All of these principles culminate in the grand challenge that has defined the last half-century of technology: Moore's Law and technology scaling. For decades, the industry's recipe for success was simple: shrink the transistors. Smaller transistors are faster and, when packed together, allow for more complex chips. However, this relentless shrinking has consequences.

The power consumed by a chip has become the primary barrier to further progress. The dynamic power equation tells us a profound story: $P_{\mathrm{dyn}} = \gamma C_{\mathrm{sw}} V_{DD}^{2} f$. The power is proportional to the square of the supply voltage $V_{DD}$. This gives us a powerful lever: reducing the supply voltage has a dramatic effect on power consumption. A 20% reduction in $V_{DD}$ (say, from $0.9\,\text{V}$ to $0.72\,\text{V}$) can reduce dynamic power by 36% ($1 - (0.8)^2 = 0.36$), even if the operating frequency $f$ is kept the same. This is the key to extending battery life in your phone and preventing your laptop from melting.

But there is no free lunch. Lowering the supply voltage also makes the transistors slower. To maintain performance (i.e., keep the frequency constant), designers must make a compensating adjustment: they must lower the transistor's threshold voltage, $V_T$. This makes the transistor easier to turn on, restoring its speed at the lower supply voltage. But lowering $V_T$ has its own side effect: it dramatically increases the static leakage current that flows even when the transistor is "off."

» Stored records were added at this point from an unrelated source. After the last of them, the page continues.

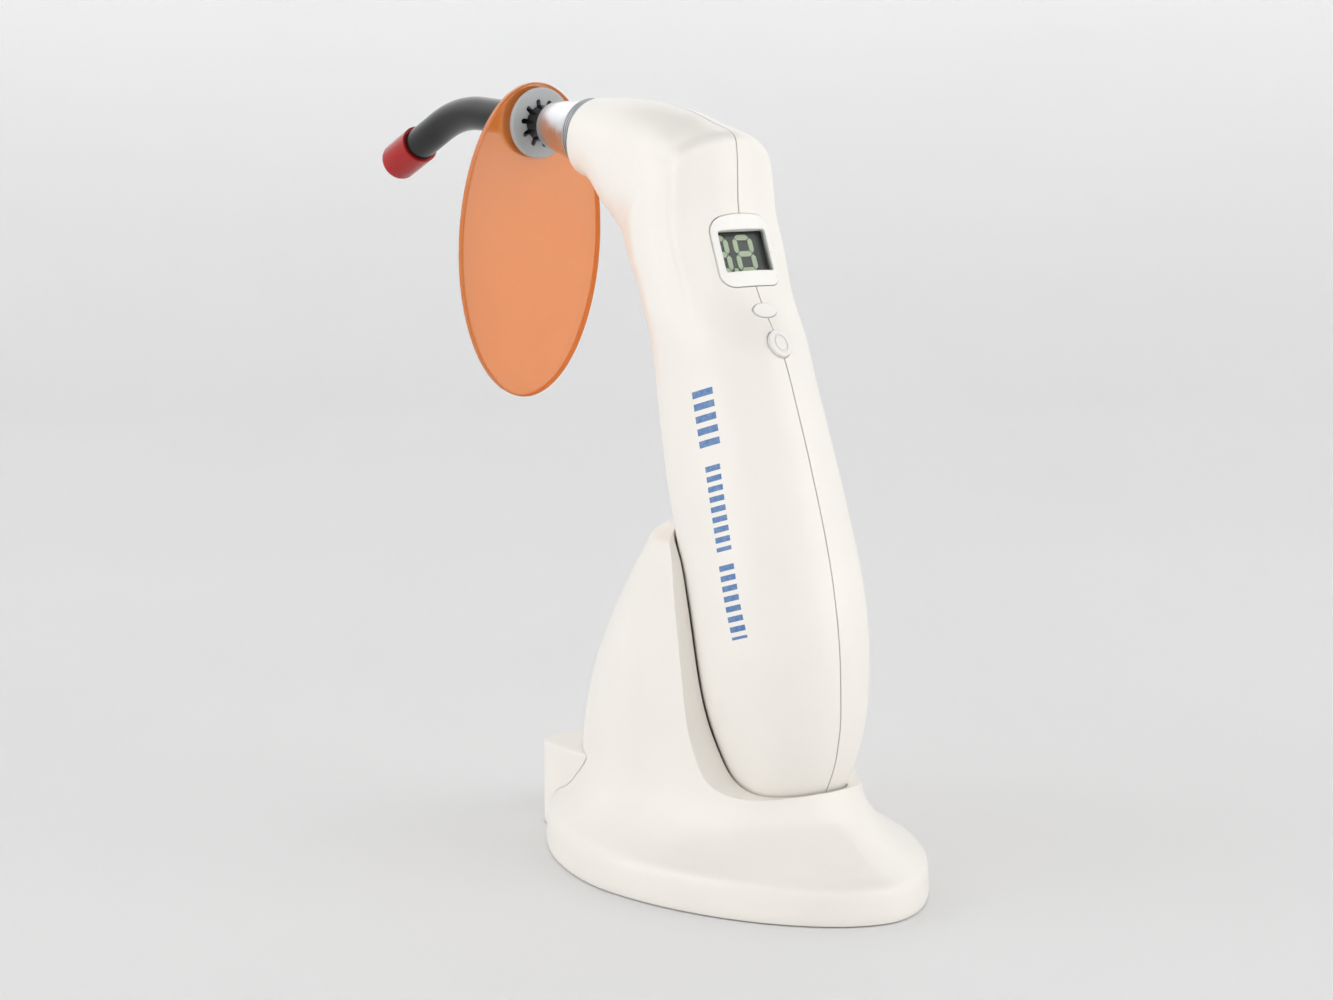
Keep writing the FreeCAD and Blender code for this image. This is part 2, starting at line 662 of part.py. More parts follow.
# ---------------------------------------------------------------- light guide
def guide_path(rear):
    """Centre line from a station inside the head, out through the bend to the tip."""
    start = on_nose(rear)
    bend_in = on_nose(-BEND_START)
    centre = bend_in + NOSE_DOWN * BEND_RADIUS
    half = math.radians(BEND_ANGLE / 2)
    full = math.radians(BEND_ANGLE)
    mid = centre - NOSE_DOWN * (BEND_RADIUS * math.cos(half)) - NOSE_BACK * (BEND_RADIUS * math.sin(half))
    end = centre - NOSE_DOWN * (BEND_RADIUS * math.cos(full)) - NOSE_BACK * (BEND_RADIUS * math.sin(full))
    heading = tip_direction()
    arc = Part.Arc(bend_in, mid, end).toShape()
    tail = Part.makeLine(end, end + heading * TIP_STRAIGHT)
    return Part.Wire([Part.makeLine(start, bend_in), arc, tail]), end


def tip_direction():
    full = math.radians(BEND_ANGLE)
    return NOSE_BACK * (-math.cos(full)) + NOSE_DOWN * math.sin(full)


def sweep_disc(radius, rear):
    path, end = guide_path(rear)
    ring = Part.Wire([Part.Circle(on_nose(rear), NOSE_BACK, radius).toShape()])
    return path.makePipeShell([ring], True, False)


def build_guide_sleeve():
    return sweep_disc(ROD_R, 8.8).cut(sweep_disc(3.4, 8.8))


def build_guide_core():
    return sweep_disc(3.4, 8.8)


def build_ferrule():
    start = -COLLAR_LEN - NOZZLE_LEN + 0.6
    return nose_tube(FERRULE_R, ROD_R, start, 8.8)


def build_tip_cap():
    path, end = guide_path(8.8)
    heading = tip_direction()
    rim = end + heading * CAP_RIM
    cap = Part.makeCylinder(CAP_R, CAP_LEN, rim, heading)
    dome = [e for e in cap.Edges if e.Closed and e.Length > 20
            and (e.CenterOfMass - rim).Length > CAP_LEN / 2]
    cap = cap.makeFillet(2.2, dome)
    hole = Part.makeCylinder(ROD_R + 0.04, TIP_STRAIGHT - CAP_RIM + 0.3, rim, heading)
    return cap.cut(hole)


# ---------------------------------------------------------------- shield
def build_shield():
    rear = RING_STATION + FLANGE_T
    centre = on_nose(-rear) + NOSE_DOWN * SHIELD_DROP
    ellipse = Part.Ellipse(V(0, 0, 0), SHIELD_HALF_H, SHIELD_HALF_W)
    face = Part.Face(Part.Wire([ellipse.toShape()]))
    disc = face.extrude(V(0, 0, SHIELD_T))
    rims = [e for e in disc.Edges if e.Closed]
    disc = disc.makeFillet(0.5, rims)
    matrix = FreeCAD.Matrix(NOSE_DOWN.x, 0, -NOSE_BACK.x, centre.x,
                            NOSE_DOWN.y, -1, -NOSE_BACK.y, centre.y,
                            NOSE_DOWN.z, 0, -NOSE_BACK.z, centre.z,
                            0, 0, 0, 1)
    disc.Placement = FreeCAD.Placement(matrix)
    return disc.cut(nose_disc(7.2, -rear - SHIELD_T - 1, -rear + 1))


def build_grommet():
    rear = -RING_STATION
    mid = rear - FLANGE_T
    back_flange = nose_disc(GROMMET_R, rear - 0.9, rear)
    back_rim = [e for e in back_flange.Edges if e.Closed and e.CenterOfMass.distanceToPoint(on_nose(rear)) < 0.1]
    back_flange = back_flange.makeFillet(0.5, back_rim)
    taper = Part.makeCone(GROMMET_R - 0.8, GROMMET_R, FLANGE_T - 0.9, on_nose(mid), NOSE_BACK)
    neck = nose_disc(7.2, mid - SHIELD_T, mid)
    front_flange = nose_disc(GROMMET_R, mid - SHIELD_T - 1.4, mid - SHIELD_T)
    grommet = back_flange.fuse([taper, neck, front_flange]).removeSplitter()
    grommet = grommet.cut(nose_disc(ROD_R + 0.05, rear - 8, rear + 1))
    for i in range(SLOTS):
        angle = math.radians(360 * i / SLOTS + 12)
        out = V(0, math.sin(angle), 0) + NOSE_DOWN * math.cos(angle)
        tip = on_nose(rear - 8) + out * 5.1
        slot = Part.makeCylinder(0.62, 9.5, tip, NOSE_BACK)
        side = out.cross(NOSE_BACK)
        corners = [tip + side * 0.62, tip - side * 0.62, tip - side * 0.62 - out * 3, tip + side * 0.62 - out * 3]
        slot = slot.fuse(extrude(corners, NOSE_BACK * 9.5))
        grommet = grommet.cut(slot)
    return grommet


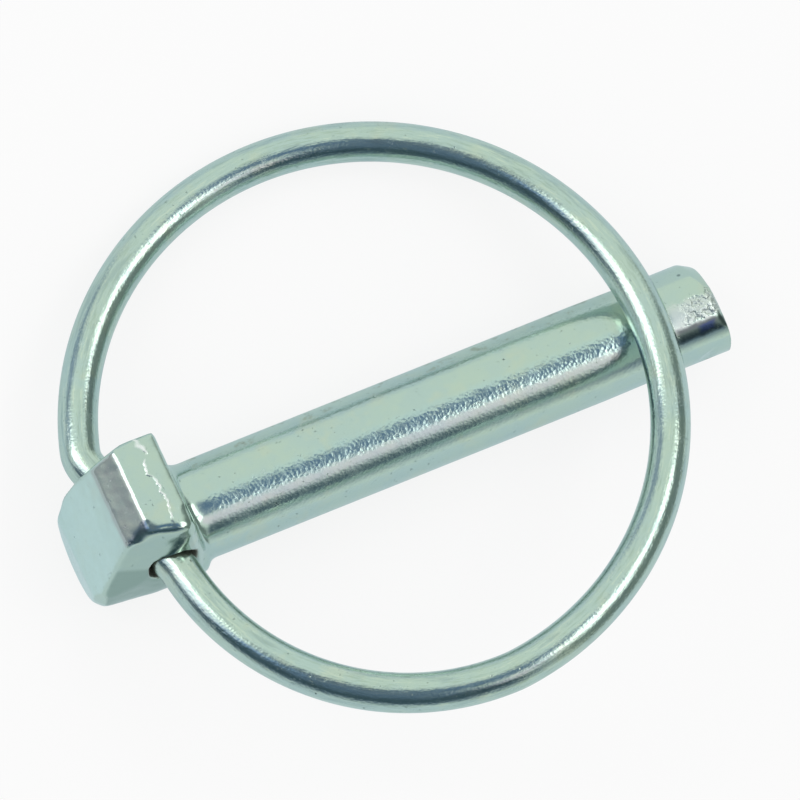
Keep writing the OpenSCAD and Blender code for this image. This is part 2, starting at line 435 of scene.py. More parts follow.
@dataclass(frozen=True)
class Plating:
    """Bright zinc plate with a clear passivation that leaves a blue-green cast.

    Two patterns of its thickness, weighed against each other, turn it from green to blue.
    Over it lie rougher clouds, a few specks, faint straw patches and small nicks. The
    specks are given as how many a millimetre and which share of them show, and the heights
    are those of the grain and the waves, and the depths of the specks and the nicks.
    """

    name: str
    marks: ForgingMarksAndPaintedLight | DrawnMarks
    green: Colour = (0.555, 0.670, 0.585)
    blue: Colour = (0.525, 0.650, 0.610)
    cast: Cloud = Cloud(0.16, 3.0, 0.6)
    clouds: Cloud = Cloud(0.9, 4.0, 0.6)
    cast_weight: float = 0.7
    cast_shown: Fade = (0.38, 0.62)
    roughness: float = 0.14
    cloud_rough: float = 0.10
    cloud_shown: Fade = (0.5, 0.75)
    specks: Pair = (1.3, 0.05)
    speck_in: float = 0.01
    speck_r: Fade = (0.16, 0.08)
    speck: Tint = Tint((0.13, 0.18, 0.17), 0.75)
    speck_rough: float = 0.35
    straw: Patches = Patches(
        Cloud(0.3, 3.0, 0.6), (0.52, 0.70), Tint((0.620, 0.680, 0.540), 0.5)
    )
    nicks: Patches = Patches(
        Cloud(2.3, 5.0, 0.6), (0.655, 0.69), Tint((0.13, 0.18, 0.17), 0.45)
    )
    grain: Cloud = Cloud(4.5, 3.0, 0.65)
    waves: Cloud = Cloud(0.45, 2.0, 0.5)
    heights: Sequence[float] = (0.004, 0.01, 0.02, 0.006)

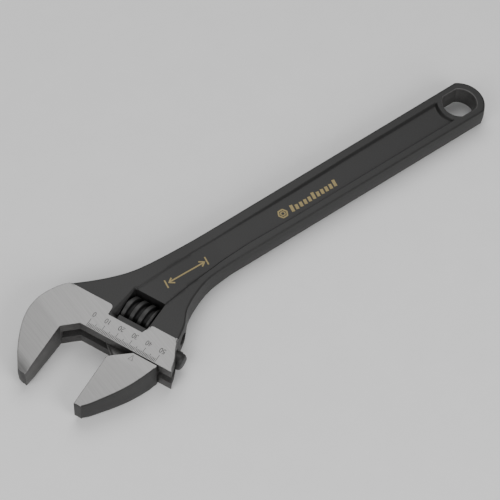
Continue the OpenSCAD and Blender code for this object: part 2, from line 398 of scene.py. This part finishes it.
def fill_points(outer, holes, creases, fine):
    """Points on staggered rows that fill a face, closer together within the fine outline."""
    low, high = outer.min(0), outer.max(0)
    rows = np.arange(low[1], high[1], GRID_GAP * ROW_GAP)
    grid = np.array([(x + (0.5 * GRID_GAP if j % 2 else 0), y)
                     for j, y in enumerate(rows) for x in np.arange(low[0], high[0], GRID_GAP)])
    if fine is not None:
        low, high = fine.min(0), fine.max(0)
        more = np.array([(x, y) for x in np.arange(low[0], high[0], FINE_GAP)
                         for y in np.arange(low[1], high[1], FINE_GAP)])
        grid = np.concatenate([grid[~inside(grid, fine)], more[inside(more, fine)]])
    keep = inside(grid, outer) & (distance(grid, outer) > EDGE_CLEAR)
    for hole in holes:
        keep &= ~inside(grid, hole) & (distance(grid, hole) > HOLE_CLEAR)
    for line in creases:
        keep[keep] &= distance(grid[keep], line, closed=False) > LINE_CLEAR
    return grid[keep]


def face_triangles(outer, holes, creases, points):
    """Triangles that fill a face and follow its outlines and creases."""
    coords, edges = [], []
    for loop in [outer] + holes:
        base, n = len(coords), len(loop)
        coords.extend(loop)
        edges.extend((base + i, base + (i + 1) % n) for i in range(n))
    for line in creases:
        base = len(coords)
        coords.extend(line)
        edges.extend((base + i, base + i + 1) for i in range(len(line) - 1))
    coords.extend(points)
    out = delaunay_2d_cdt([Vector(c) for c in coords], edges, [], 1, 1e-7)
    xy = np.array([tuple(c) for c in out[0]])
    triangles = np.array([tuple(t) for t in out[2]])
    a, b = xy[triangles[:, 1]] - xy[triangles[:, 0]], xy[triangles[:, 2]] - xy[triangles[:, 0]]
    centre = xy[triangles].mean(1)
    keep = inside(centre, outer) & (np.abs(a[:, 0] * b[:, 1] - a[:, 1] * b[:, 0]) > SLIVER)
    for hole in holes:
        keep &= ~inside(centre, hole)
    return xy, triangles[keep]


def forged_plate(name, loops, height, lines=(), pad=None, fine=None):
    """A plate with rounded edges, the same on both faces. Each loop is from outline_loop(), with the metal on
    its left; height gives the upper face; lines are creases for the faces to follow."""
    verts, faces, slots, inner = [], [], [], []
    count = 0
    for loop in loops:
        rings = edge_rings(loop, height)
        points, quads = loft(rings, closed_ends=False)
        verts.append(points)
        faces.extend(tuple(i + count for i in quad) for quad in quads)
        slots.extend(edge_slots(rings, loop[-1], pad))
        inner.append(rings[-1][:, :2])
        count += len(points)

    outer, holes = inner[0], inner[1:]
    creases = clip_creases(lines, outer, holes)
    xy, triangles = face_triangles(outer, holes, creases, fill_points(outer, holes, creases, fine))
    kind = np.full(len(triangles), GROUND)
    if pad is not None:
        kind = np.where(signed(xy[triangles].mean(1), pad) > 0, GROUND, FORGED)
    z = height(xy)
    for sign in (1, -1):
        verts.append(np.column_stack([xy, sign * z]))
        faces.extend(map(tuple, triangles[:, ::sign] + count))
        slots.extend(kind)
        count += len(xy)
    return solid(name, np.concatenate(verts), faces, WRENCH, slots, sharp=30, weld=0.004)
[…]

And so we arrive at the frontier of modern CMOS design. It is a delicate, multi-variable balancing act. To continue the incredible march of computational progress, engineers must co-optimize supply voltage, threshold voltage, frequency, area, dynamic power, and static power. The applications of CMOS logic are no longer just about implementing Boolean equations. They are about navigating a complex, high-dimensional trade-off space, guided by the deep physical principles of the underlying devices. The journey from a simple switch to the engine of our digital world is a testament to the power of understanding this intricate and beautiful dance between abstract logic and physical law.